■ **EXERCISE**
The data must be written out once more, precisely as given.

:::::

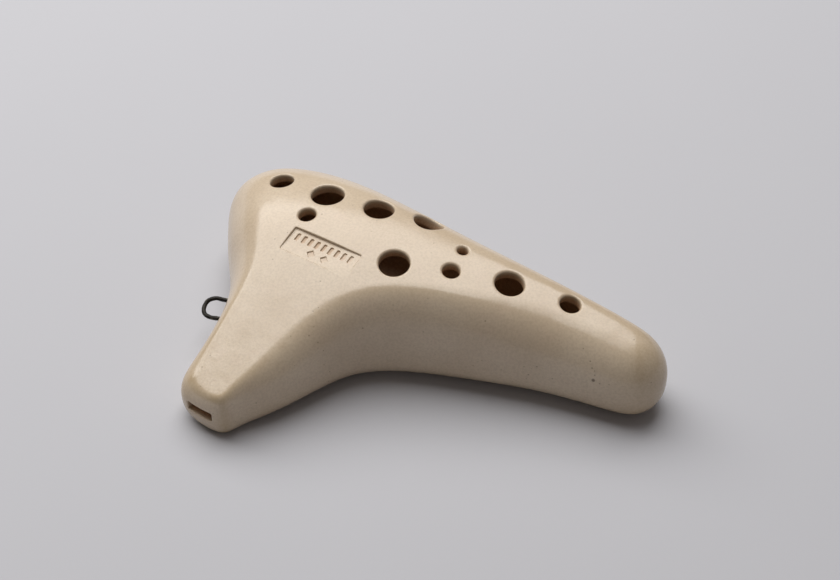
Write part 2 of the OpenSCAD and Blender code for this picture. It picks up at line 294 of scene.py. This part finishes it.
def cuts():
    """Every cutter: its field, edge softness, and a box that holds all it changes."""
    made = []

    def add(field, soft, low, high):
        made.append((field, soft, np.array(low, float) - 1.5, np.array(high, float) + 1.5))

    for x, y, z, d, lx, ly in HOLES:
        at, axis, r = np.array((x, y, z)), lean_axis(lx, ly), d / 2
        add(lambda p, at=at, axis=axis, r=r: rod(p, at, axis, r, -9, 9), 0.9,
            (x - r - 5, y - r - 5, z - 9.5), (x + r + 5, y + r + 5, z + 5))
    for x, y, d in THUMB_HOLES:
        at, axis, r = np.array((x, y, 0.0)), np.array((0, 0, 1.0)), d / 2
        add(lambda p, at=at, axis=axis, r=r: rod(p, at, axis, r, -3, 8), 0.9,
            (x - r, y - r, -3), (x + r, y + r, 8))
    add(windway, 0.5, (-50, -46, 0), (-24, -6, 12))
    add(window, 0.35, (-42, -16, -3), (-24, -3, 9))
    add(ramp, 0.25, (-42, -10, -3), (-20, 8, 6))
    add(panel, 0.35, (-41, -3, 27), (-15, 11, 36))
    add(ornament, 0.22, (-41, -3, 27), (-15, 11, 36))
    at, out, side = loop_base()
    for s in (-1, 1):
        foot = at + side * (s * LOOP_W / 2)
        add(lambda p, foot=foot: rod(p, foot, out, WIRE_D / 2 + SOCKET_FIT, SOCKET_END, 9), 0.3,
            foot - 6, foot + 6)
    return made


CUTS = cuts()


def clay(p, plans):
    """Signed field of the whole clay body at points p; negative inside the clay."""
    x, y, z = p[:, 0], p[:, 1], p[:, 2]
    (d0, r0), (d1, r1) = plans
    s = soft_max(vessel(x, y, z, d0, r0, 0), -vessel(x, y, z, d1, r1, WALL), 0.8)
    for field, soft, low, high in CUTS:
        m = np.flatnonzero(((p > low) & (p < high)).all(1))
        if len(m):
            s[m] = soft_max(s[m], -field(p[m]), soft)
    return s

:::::

■ **EXPECTED OUTPUT**
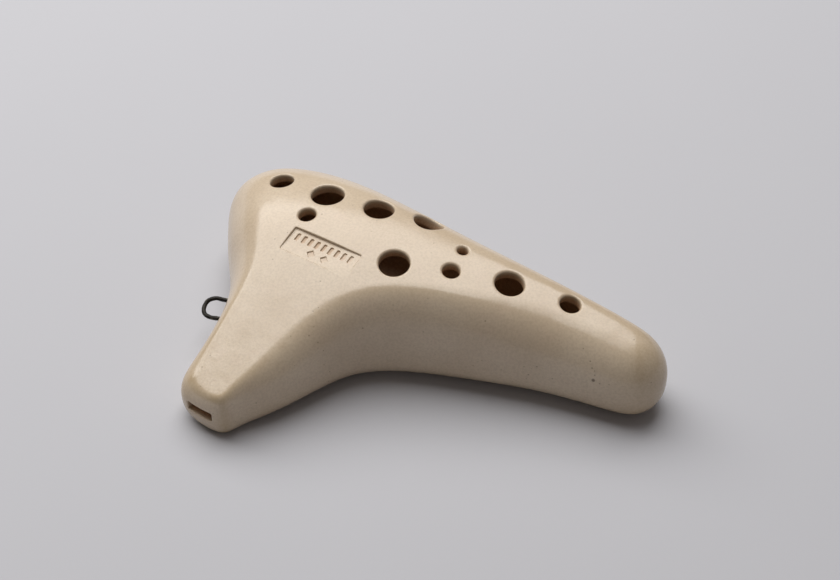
Write part 2 of the OpenSCAD and Blender code for this picture. It picks up at line 294 of scene.py. This part finishes it.
def cuts():
    """Every cutter: its field, edge softness, and a box that holds all it changes."""
    made = []

    def add(field, soft, low, high):
        made.append((field, soft, np.array(low, float) - 1.5, np.array(high, float) + 1.5))

    for x, y, z, d, lx, ly in HOLES:
        at, axis, r = np.array((x, y, z)), lean_axis(lx, ly), d / 2
        add(lambda p, at=at, axis=axis, r=r: rod(p, at, axis, r, -9, 9), 0.9,
            (x - r - 5, y - r - 5, z - 9.5), (x + r + 5, y + r + 5, z + 5))
    for x, y, d in THUMB_HOLES:
        at, axis, r = np.array((x, y, 0.0)), np.array((0, 0, 1.0)), d / 2
        add(lambda p, at=at, axis=axis, r=r: rod(p, at, axis, r, -3, 8), 0.9,
            (x - r, y - r, -3), (x + r, y + r, 8))
    add(windway, 0.5, (-50, -46, 0), (-24, -6, 12))
    add(window, 0.35, (-42, -16, -3), (-24, -3, 9))
    add(ramp, 0.25, (-42, -10, -3), (-20, 8, 6))
    add(panel, 0.35, (-41, -3, 27), (-15, 11, 36))
    add(ornament, 0.22, (-41, -3, 27), (-15, 11, 36))
    at, out, side = loop_base()
    for s in (-1, 1):
        foot = at + side * (s * LOOP_W / 2)
        add(lambda p, foot=foot: rod(p, foot, out, WIRE_D / 2 + SOCKET_FIT, SOCKET_END, 9), 0.3,
            foot - 6, foot + 6)
    return made


CUTS = cuts()


def clay(p, plans):
    """Signed field of the whole clay body at points p; negative inside the clay."""
    x, y, z = p[:, 0], p[:, 1], p[:, 2]
    (d0, r0), (d1, r1) = plans
    s = soft_max(vessel(x, y, z, d0, r0, 0), -vessel(x, y, z, d1, r1, WALL), 0.8)
    for field, soft, low, high in CUTS:
        m = np.flatnonzero(((p > low) & (p < high)).all(1))
        if len(m):
            s[m] = soft_max(s[m], -field(p[m]), soft)
    return s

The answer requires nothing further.